August 1, 2020
Recently, scientists from Caltech university proved that an ancient species of jellyfish has a sleep cycle. All known mammals, birds, reptiles, and fish on planet earth sleep, but this finding means sleep does not require a brain, and is one of the most ancient evolutionary traits around. So, a very important one.
If sleep is so important, could dreams be too? Dreams aren’t given much importance in modern society. In fact, dream sharing is considered oversharing around most office water coolers. But there are big benefits to taking your dreams seriously, and to keeping a dream journal. Even the Ancient Egyptians were known to keep “dream books.”
Faster Problem Solving
Many studies show that a well-rested mind is a smarter one. Students preparing for a test, for example, scored better when they dreamed about the test beforehand. Every night when you dream, your brain processes and categorizes all the day’s events. Your brain needs to dream to make sense of your waking life. But sleeping is not all you can do. By taking the extra step to remember and interpret your dreams upon waking, you are telling your brain that dreams are important to you. As a result, your dreams will take on a much more educational and beneficial role in your life.

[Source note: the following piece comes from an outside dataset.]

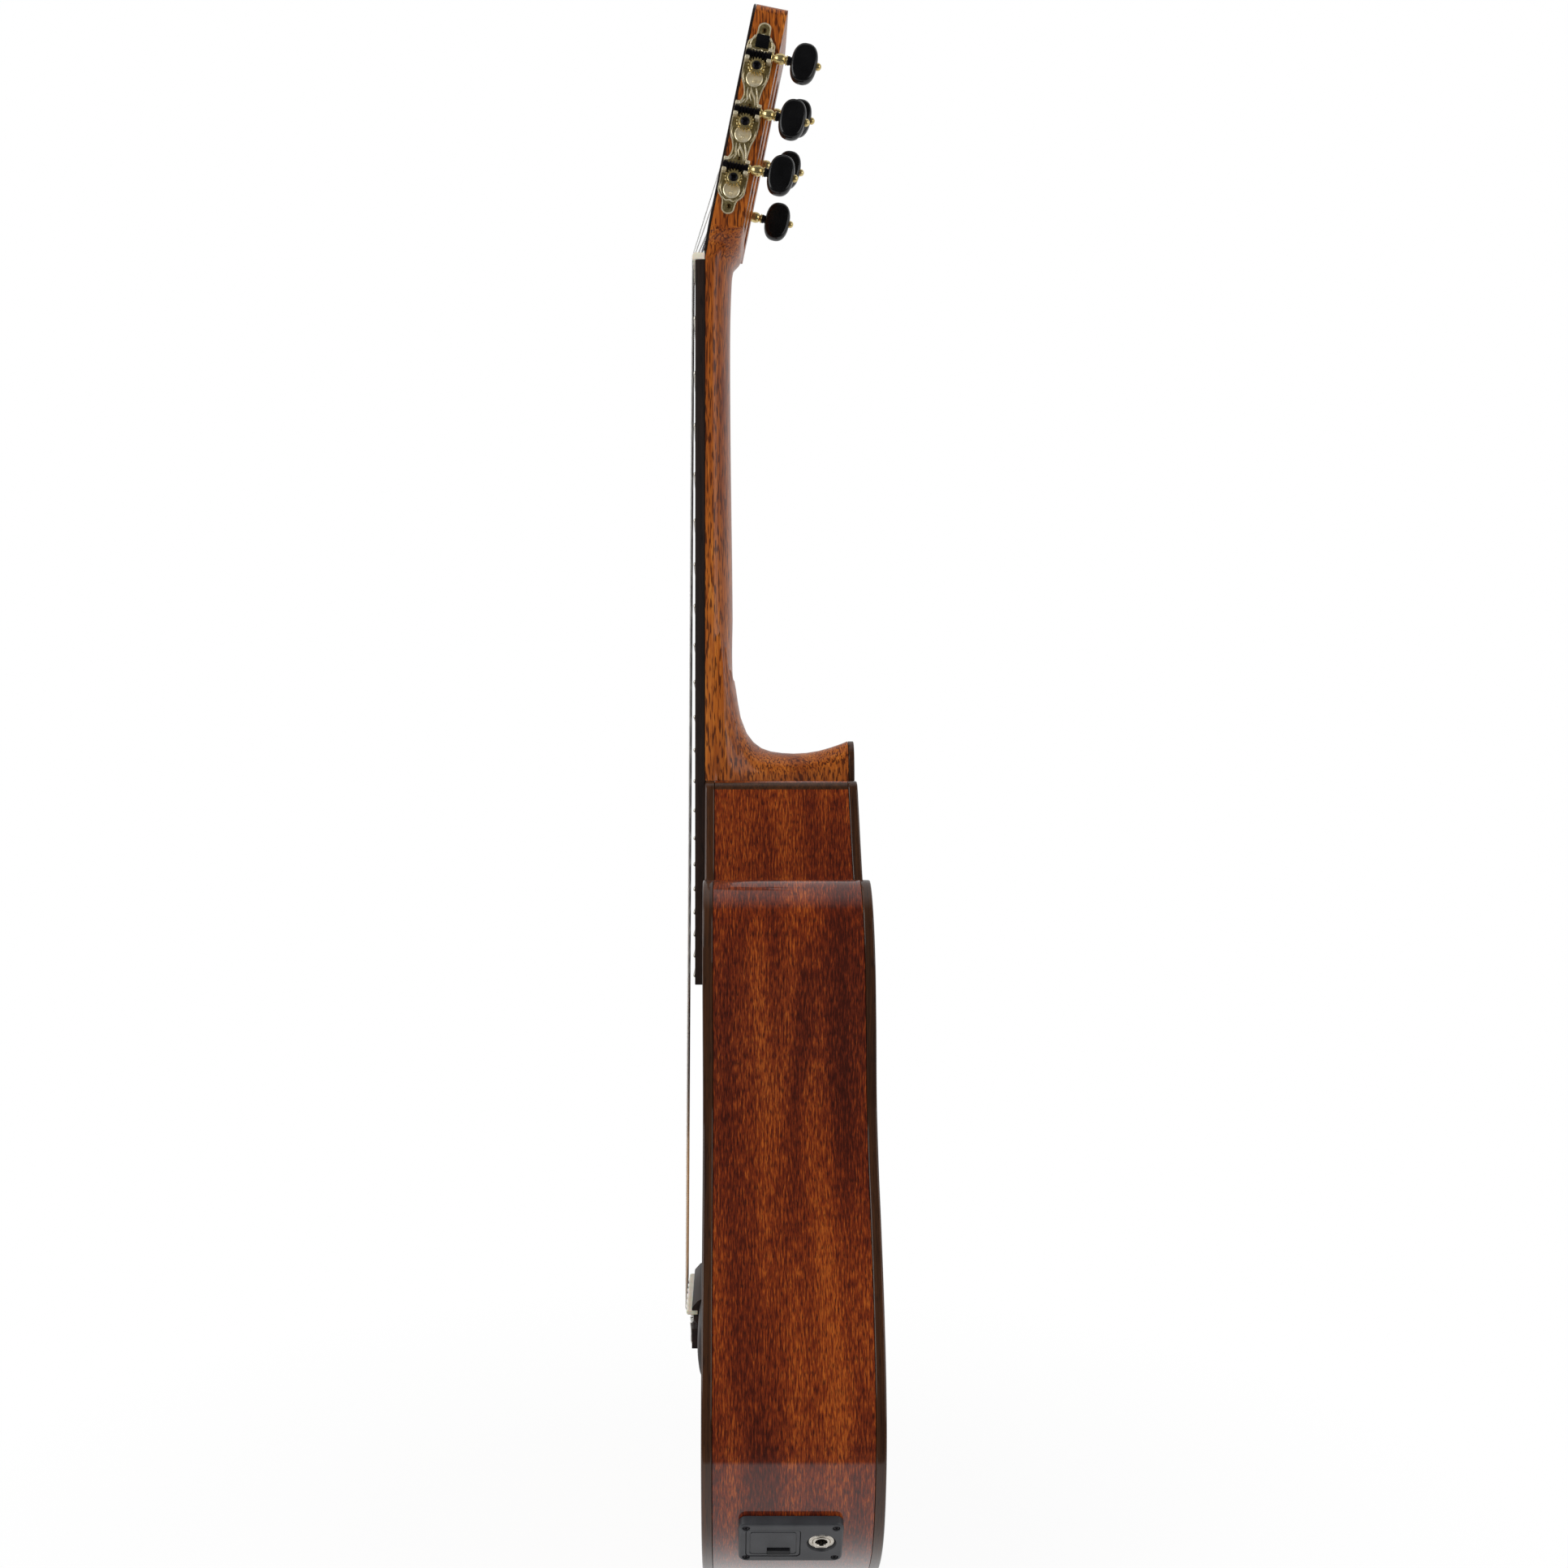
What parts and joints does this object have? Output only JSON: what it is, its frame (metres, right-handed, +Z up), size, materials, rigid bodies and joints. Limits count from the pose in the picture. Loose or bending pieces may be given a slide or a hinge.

Nightmares are no fun, but they serve a purpose. Even rats have nightmares! A bad dream can help reveal your innermost fears, and give you a way to cope with them safely. If you’re like most people, you forget your dreams whenever you wake up. A dream journal will help you develop dream recall, causing you to notice different dream patterns, including reoccurring nightmares. This will give you valuable insight into all the anxieties that are holding you back in life, and give you a head start on addressing them. If you are having a reoccurring nightmare about being fired from your job, for example, you should practice positive thinking at work and confront any workplace challenges you have sooner than later.

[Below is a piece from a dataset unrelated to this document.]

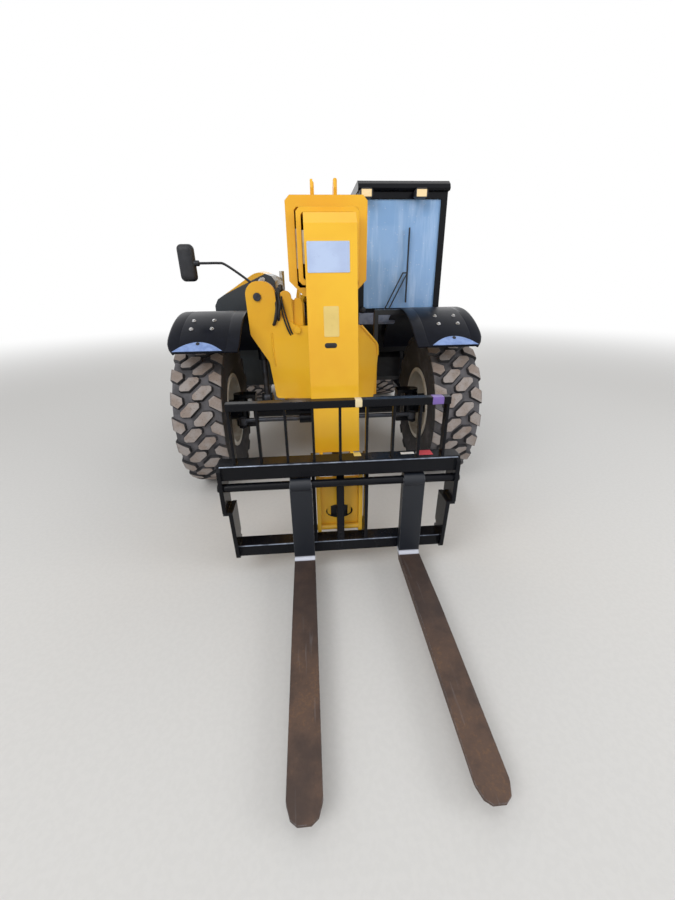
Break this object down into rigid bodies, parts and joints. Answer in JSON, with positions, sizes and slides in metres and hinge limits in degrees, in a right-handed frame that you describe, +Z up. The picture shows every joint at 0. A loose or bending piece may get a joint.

Opportunity to Lucid Dream
Lucid dreaming, or becoming aware during a dream, can be induced by dream journaling. Lucid dreaming is a relatively fun and healthy hobby that has its own set of powerful mental health benefits. Many lucid dreamers regularly converse with “spirit guides” that give them advice and predictions to be used in the real world.
Better Spiritual Awareness
Ancient Egyptians believed that dreams contained messages from the gods, and so kept a careful record of them. The Egyptians weren’t the first to come up with this concept, and certainly weren’t the last. Every culture, it seems, from the Greeks to the Native Americans, have had similar beliefs about dreams.
Modern day mystics, including the late psychic Edgar Cayce, often focus on dreams as a way to remember past lives. Unbelievably, scientists have proven that memories and dreams can be inherited, passed on from generation to generation just like eye colour.
Whatever your belief system, keeping a dream journal forces you into a daily habit of thoughtful reflection, making you more aware of your deeper, wiser self over time.
Deciding to keep a dream journal could be one of the easiest, yet more life-changing decisions you’ve ever made! Luckily, there are many resources online to help get you started with a dream diary. Here are some beginner’s tips for keeping a dream journal:
• Write in your dream journal every morning after you wake up
• Don’t worry about stylist things like grammar, punctuation, or spelling
• Keep your dream journal next to your bedside
• Focus on dreams that are reoccurring
• Remember to bring your dream journal with you when you travel
Before radio, television, and the Internet, people relied heavily on the dream world for entertainment and guidance, and this may have helped them to be more in touch with their inner self and spiritual side. By keeping a dream journal, you too can learn to tune out the outside world and tune up our own inner, conscious self.